↓
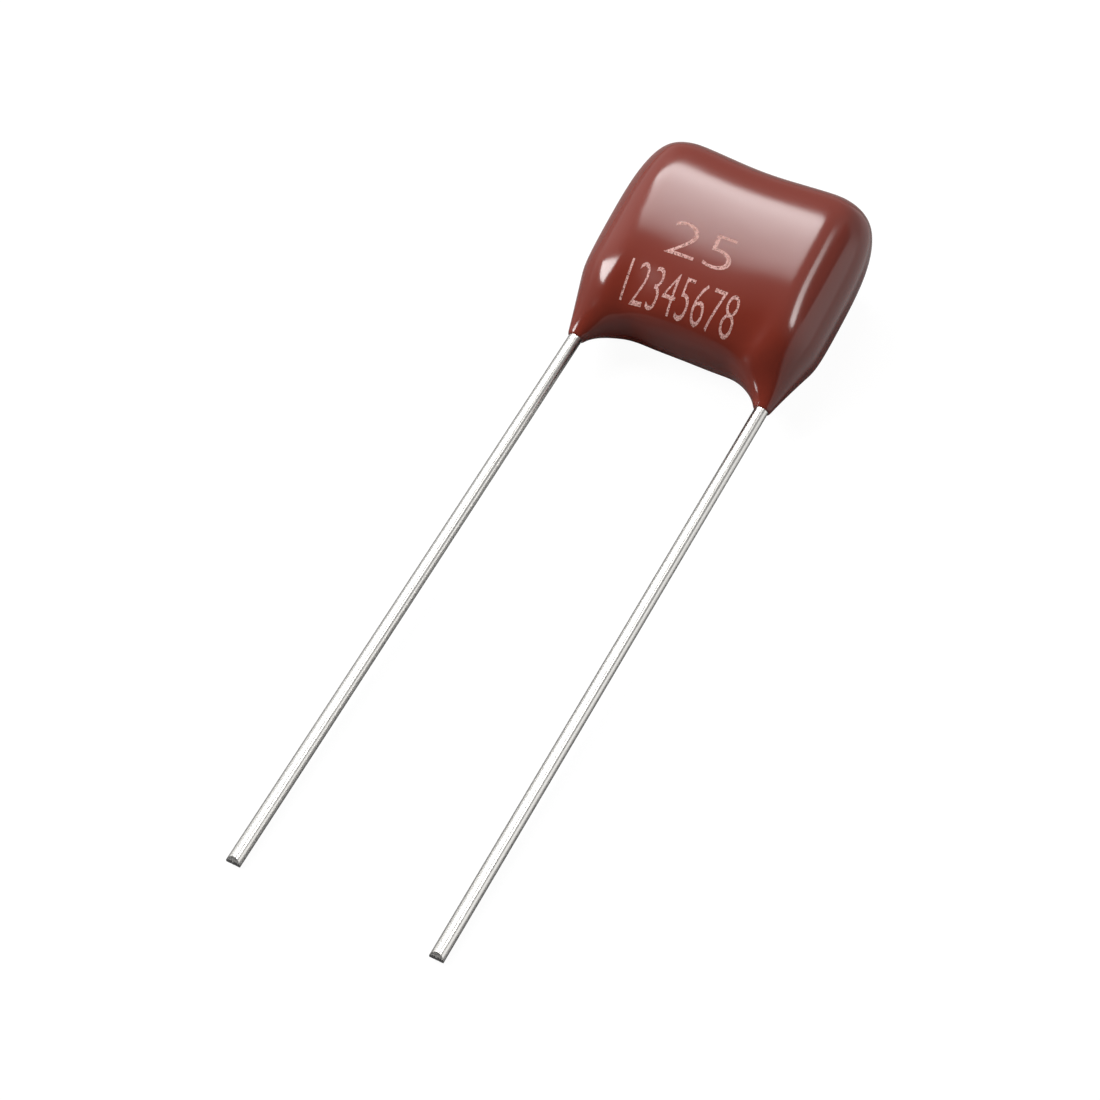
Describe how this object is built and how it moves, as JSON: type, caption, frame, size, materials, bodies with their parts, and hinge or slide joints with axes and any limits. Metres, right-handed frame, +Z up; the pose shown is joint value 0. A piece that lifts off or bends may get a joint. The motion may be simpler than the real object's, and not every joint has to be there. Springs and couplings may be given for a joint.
{
  "type": "polypropylene film capacitor",
  "caption": "Dipped radial film capacitor: glossy red-brown epoxy body with drained corners and an arched lower edge, on long straight tinned leads bent slightly where they leave the coating.",
  "frame": {"origin": "midway between the two lead axes, in the seating plane where the coating ends on them", "axes": "+X from the left lead to the right one, +Y towards the body with the free ends of the leads along -Y, +Z up, out of the face that carries the marking; the body is raised 9.4 degrees above the plane of the exposed leads"},
  "size_m": [0.0126, 0.0443, 0.0062],
  "materials": {
    "epoxy": "glossy dipped epoxy, red-brown",
    "film": "metallised film edges, satin grey",
    "sprayed_zinc": "rough sprayed zinc, matt grey",
    "tinned_wire": "bright tin over copper-clad steel wire"
  },
  "bodies": {
    "root": {"epoxy_coating": "epoxy", "film_winding": "film", "end_spray_left": "sprayed_zinc", "end_spray_right": "sprayed_zinc", "lead_left": "tinned_wire", "lead_right": "tinned_wire"}
  },
  "joints": []
}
↑
Each line of the material must be restated exactly.

▸ **RESPONSE FOR THIS EXERCISE**:
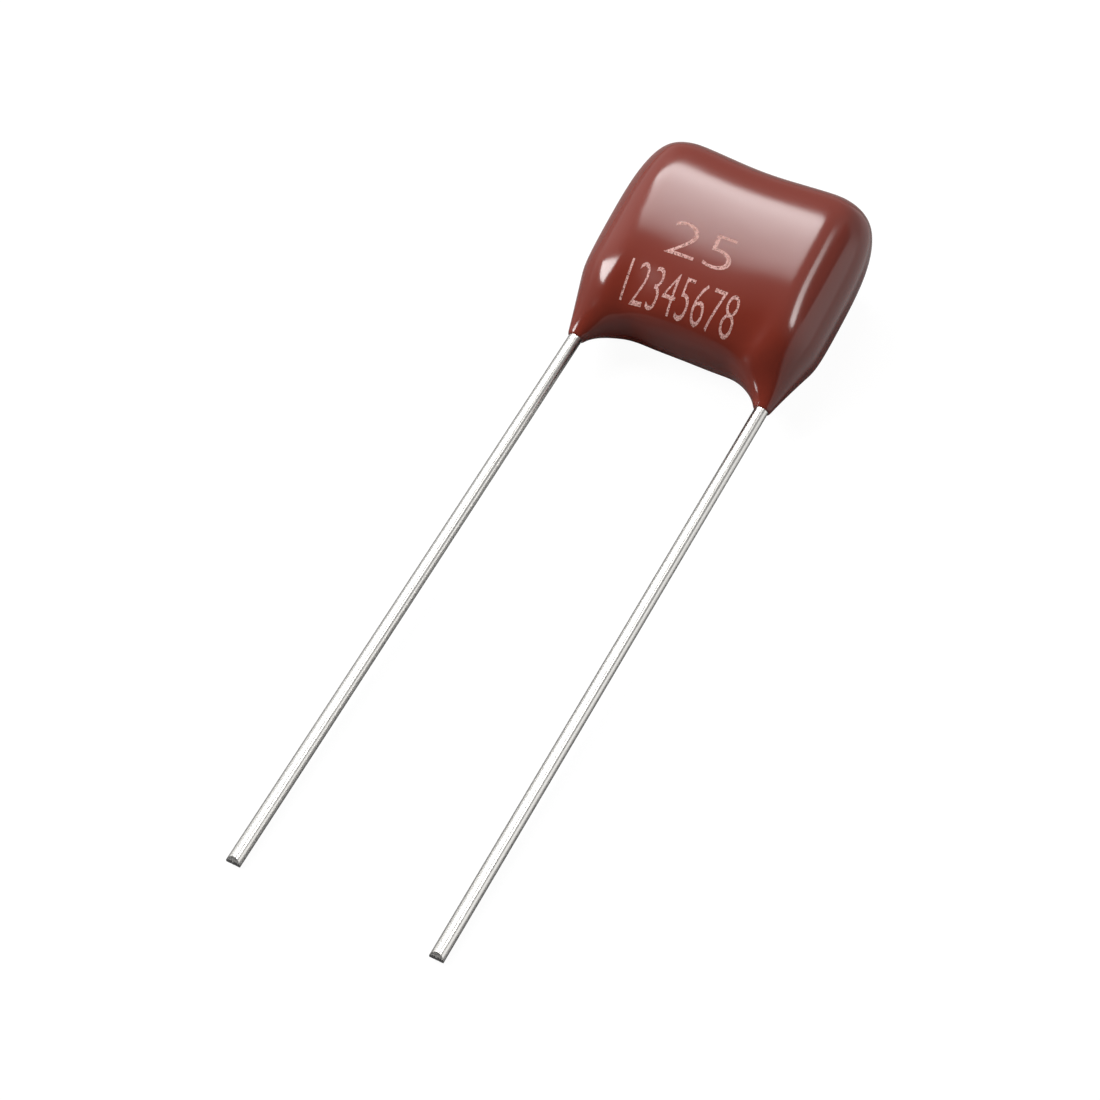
Describe how this object is built and how it moves, as JSON: type, caption, frame, size, materials, bodies with their parts, and hinge or slide joints with axes and any limits. Metres, right-handed frame, +Z up; the pose shown is joint value 0. A piece that lifts off or bends may get a joint. The motion may be simpler than the real object's, and not every joint has to be there. Springs and couplings may be given for a joint.
{
  "type": "polypropylene film capacitor",
  "caption": "Dipped radial film capacitor: glossy red-brown epoxy body with drained corners and an arched lower edge, on long straight tinned leads bent slightly where they leave the coating.",
  "frame": {"origin": "midway between the two lead axes, in the seating plane where the coating ends on them", "axes": "+X from the left lead to the right one, +Y towards the body with the free ends of the leads along -Y, +Z up, out of the face that carries the marking; the body is raised 9.4 degrees above the plane of the exposed leads"},
  "size_m": [0.0126, 0.0443, 0.0062],
  "materials": {
    "epoxy": "glossy dipped epoxy, red-brown",
    "film": "metallised film edges, satin grey",
    "sprayed_zinc": "rough sprayed zinc, matt grey",
    "tinned_wire": "bright tin over copper-clad steel wire"
  },
  "bodies": {
    "root": {"epoxy_coating": "epoxy", "film_winding": "film", "end_spray_left": "sprayed_zinc", "end_spray_right": "sprayed_zinc", "lead_left": "tinned_wire", "lead_right": "tinned_wire"}
  },
  "joints": []
}